Available data:
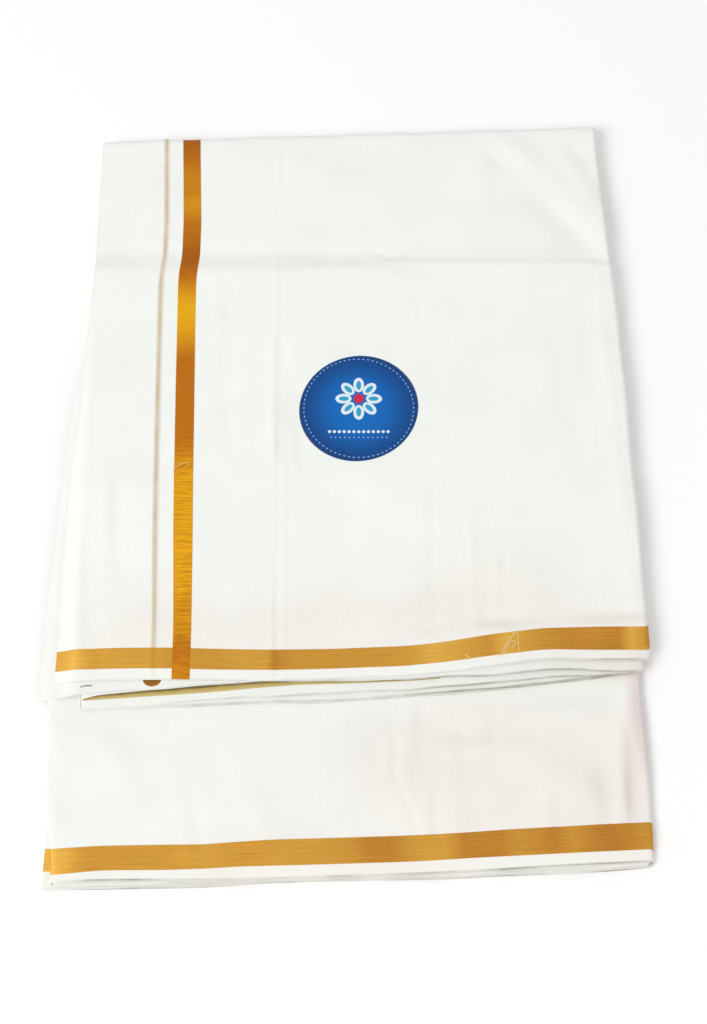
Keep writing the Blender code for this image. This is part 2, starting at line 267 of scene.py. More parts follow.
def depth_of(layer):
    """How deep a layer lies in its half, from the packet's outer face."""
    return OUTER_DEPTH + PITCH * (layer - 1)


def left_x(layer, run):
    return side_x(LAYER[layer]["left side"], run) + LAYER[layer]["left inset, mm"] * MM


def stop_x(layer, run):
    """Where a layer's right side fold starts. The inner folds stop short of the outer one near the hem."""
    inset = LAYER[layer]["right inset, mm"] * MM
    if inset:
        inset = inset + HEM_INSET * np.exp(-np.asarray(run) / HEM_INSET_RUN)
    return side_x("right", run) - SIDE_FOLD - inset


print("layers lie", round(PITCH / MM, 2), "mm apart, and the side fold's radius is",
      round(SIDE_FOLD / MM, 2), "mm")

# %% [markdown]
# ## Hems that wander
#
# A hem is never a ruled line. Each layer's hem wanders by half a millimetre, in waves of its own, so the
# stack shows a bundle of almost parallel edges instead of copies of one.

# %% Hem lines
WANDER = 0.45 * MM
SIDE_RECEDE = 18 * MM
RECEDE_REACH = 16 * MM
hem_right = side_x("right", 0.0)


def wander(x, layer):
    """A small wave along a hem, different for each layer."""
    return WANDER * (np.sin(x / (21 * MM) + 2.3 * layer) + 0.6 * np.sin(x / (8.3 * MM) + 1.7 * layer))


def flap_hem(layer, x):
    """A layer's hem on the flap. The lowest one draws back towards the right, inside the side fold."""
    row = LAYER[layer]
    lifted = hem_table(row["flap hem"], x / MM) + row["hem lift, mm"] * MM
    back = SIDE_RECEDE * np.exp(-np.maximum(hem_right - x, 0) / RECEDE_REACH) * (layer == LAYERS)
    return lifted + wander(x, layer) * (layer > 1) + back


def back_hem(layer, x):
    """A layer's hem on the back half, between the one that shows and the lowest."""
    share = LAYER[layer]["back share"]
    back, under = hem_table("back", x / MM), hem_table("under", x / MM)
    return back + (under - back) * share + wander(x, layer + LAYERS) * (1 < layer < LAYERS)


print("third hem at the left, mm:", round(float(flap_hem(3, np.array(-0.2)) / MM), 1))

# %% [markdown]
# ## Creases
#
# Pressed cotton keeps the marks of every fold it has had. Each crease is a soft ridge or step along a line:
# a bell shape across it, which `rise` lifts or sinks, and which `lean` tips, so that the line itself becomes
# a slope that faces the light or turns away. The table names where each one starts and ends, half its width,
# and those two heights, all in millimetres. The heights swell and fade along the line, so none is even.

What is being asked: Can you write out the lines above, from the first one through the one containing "np.array(-0.2)) / MM), 1))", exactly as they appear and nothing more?

Written response:
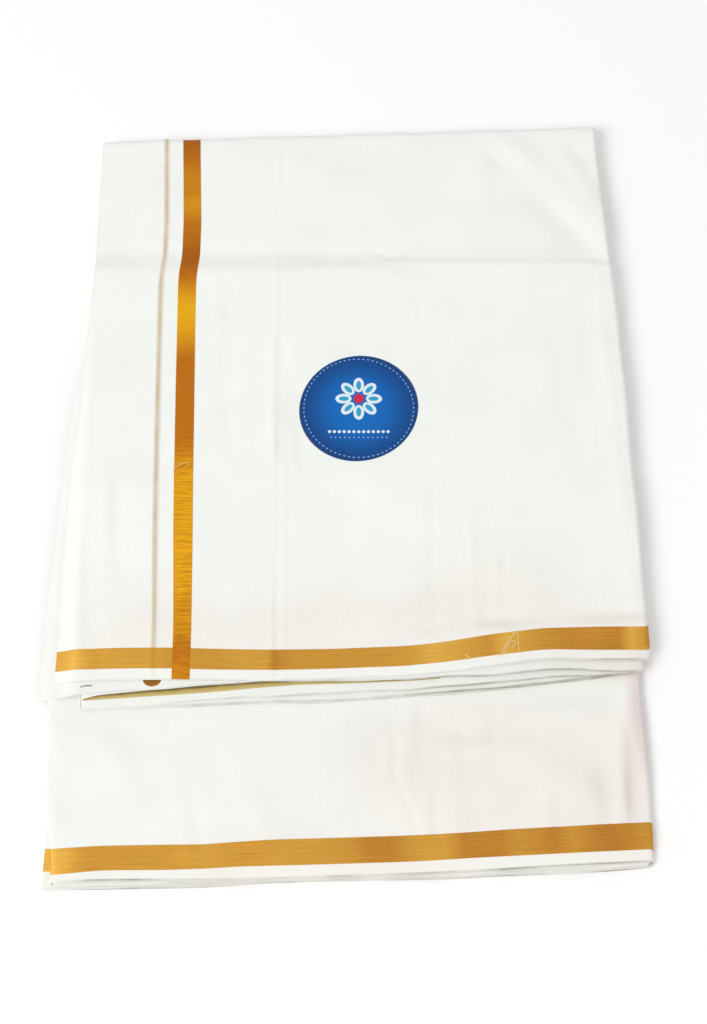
Keep writing the Blender code for this image. This is part 2, starting at line 267 of scene.py. More parts follow.
def depth_of(layer):
    """How deep a layer lies in its half, from the packet's outer face."""
    return OUTER_DEPTH + PITCH * (layer - 1)


def left_x(layer, run):
    return side_x(LAYER[layer]["left side"], run) + LAYER[layer]["left inset, mm"] * MM


def stop_x(layer, run):
    """Where a layer's right side fold starts. The inner folds stop short of the outer one near the hem."""
    inset = LAYER[layer]["right inset, mm"] * MM
    if inset:
        inset = inset + HEM_INSET * np.exp(-np.asarray(run) / HEM_INSET_RUN)
    return side_x("right", run) - SIDE_FOLD - inset


print("layers lie", round(PITCH / MM, 2), "mm apart, and the side fold's radius is",
      round(SIDE_FOLD / MM, 2), "mm")

# %% [markdown]
# ## Hems that wander
#
# A hem is never a ruled line. Each layer's hem wanders by half a millimetre, in waves of its own, so the
# stack shows a bundle of almost parallel edges instead of copies of one.

# %% Hem lines
WANDER = 0.45 * MM
SIDE_RECEDE = 18 * MM
RECEDE_REACH = 16 * MM
hem_right = side_x("right", 0.0)


def wander(x, layer):
    """A small wave along a hem, different for each layer."""
    return WANDER * (np.sin(x / (21 * MM) + 2.3 * layer) + 0.6 * np.sin(x / (8.3 * MM) + 1.7 * layer))


def flap_hem(layer, x):
    """A layer's hem on the flap. The lowest one draws back towards the right, inside the side fold."""
    row = LAYER[layer]
    lifted = hem_table(row["flap hem"], x / MM) + row["hem lift, mm"] * MM
    back = SIDE_RECEDE * np.exp(-np.maximum(hem_right - x, 0) / RECEDE_REACH) * (layer == LAYERS)
    return lifted + wander(x, layer) * (layer > 1) + back


def back_hem(layer, x):
    """A layer's hem on the back half, between the one that shows and the lowest."""
    share = LAYER[layer]["back share"]
    back, under = hem_table("back", x / MM), hem_table("under", x / MM)
    return back + (under - back) * share + wander(x, layer + LAYERS) * (1 < layer < LAYERS)


print("third hem at the left, mm:", round(float(flap_hem(3, np.array(-0.2)) / MM), 1))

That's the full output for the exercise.